Return the count of lines with the string "bodies" in them, and nothing else.
==========
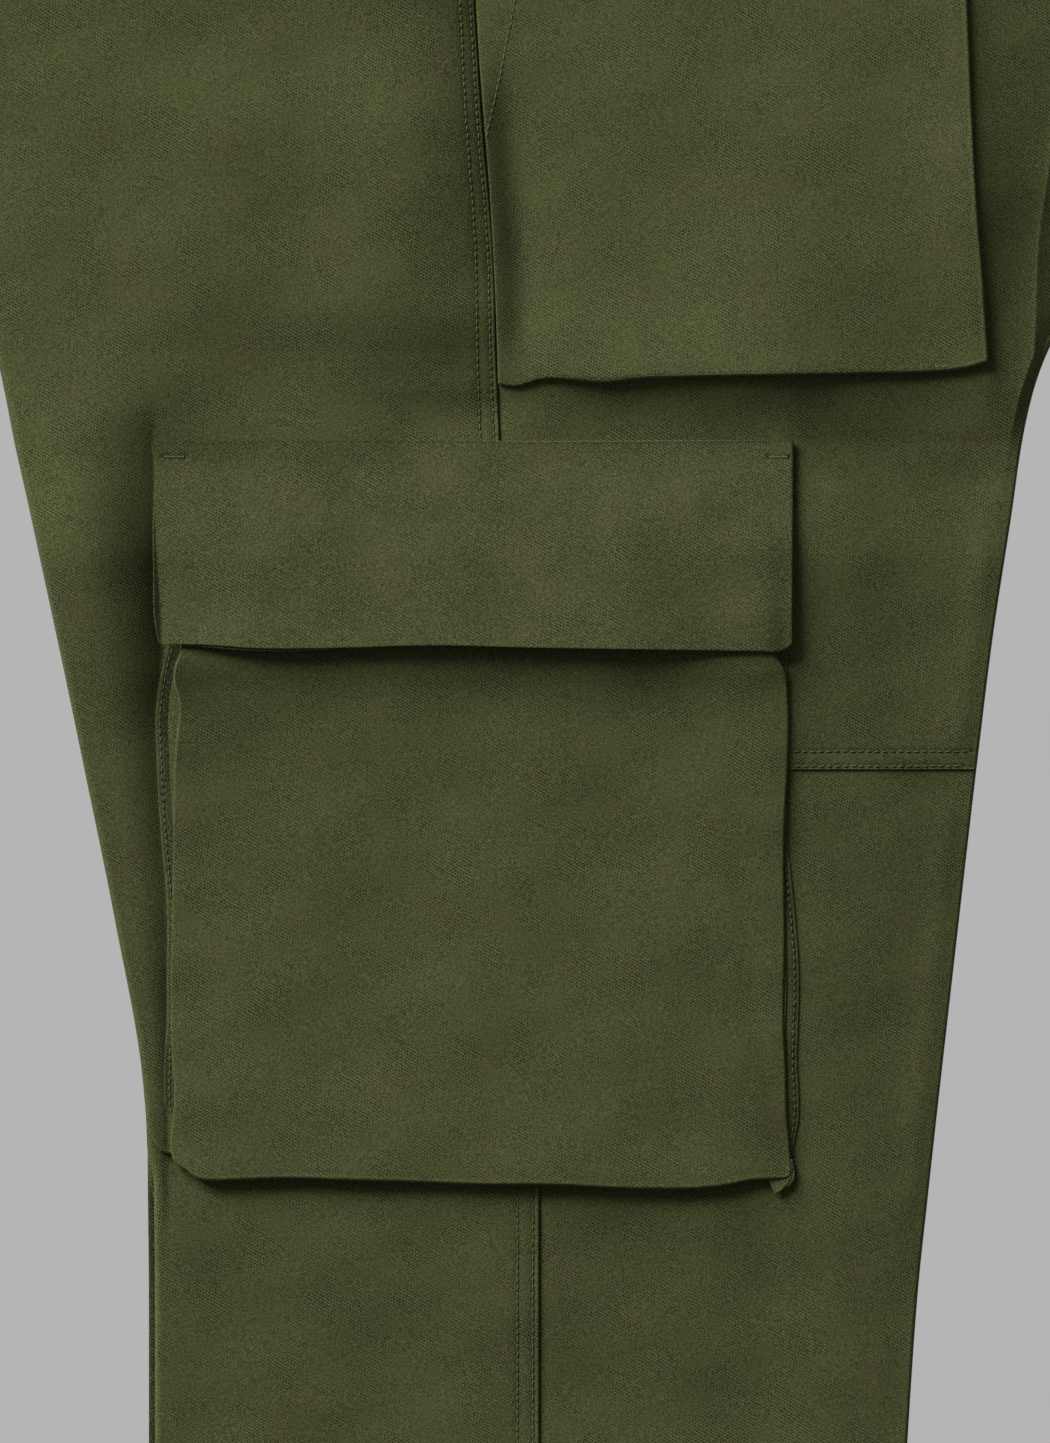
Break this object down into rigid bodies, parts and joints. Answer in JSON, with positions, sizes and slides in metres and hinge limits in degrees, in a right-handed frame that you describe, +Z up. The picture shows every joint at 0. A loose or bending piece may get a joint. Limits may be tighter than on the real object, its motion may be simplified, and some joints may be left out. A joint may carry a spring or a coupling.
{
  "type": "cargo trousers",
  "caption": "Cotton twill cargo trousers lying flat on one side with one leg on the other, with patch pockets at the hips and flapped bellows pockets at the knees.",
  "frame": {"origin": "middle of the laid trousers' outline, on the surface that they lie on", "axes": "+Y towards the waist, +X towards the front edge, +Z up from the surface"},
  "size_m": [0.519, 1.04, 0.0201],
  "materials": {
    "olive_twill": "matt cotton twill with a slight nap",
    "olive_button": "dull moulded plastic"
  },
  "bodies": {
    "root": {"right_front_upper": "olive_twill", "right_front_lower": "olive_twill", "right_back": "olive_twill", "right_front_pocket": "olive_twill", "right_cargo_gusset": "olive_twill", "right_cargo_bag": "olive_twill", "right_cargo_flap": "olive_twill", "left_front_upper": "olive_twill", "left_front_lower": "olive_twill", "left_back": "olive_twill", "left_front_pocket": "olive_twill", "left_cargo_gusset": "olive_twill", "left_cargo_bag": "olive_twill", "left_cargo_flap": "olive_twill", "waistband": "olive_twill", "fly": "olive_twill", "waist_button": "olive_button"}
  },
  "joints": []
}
==========
▸ RESULT OF THIS EXERCISE: 2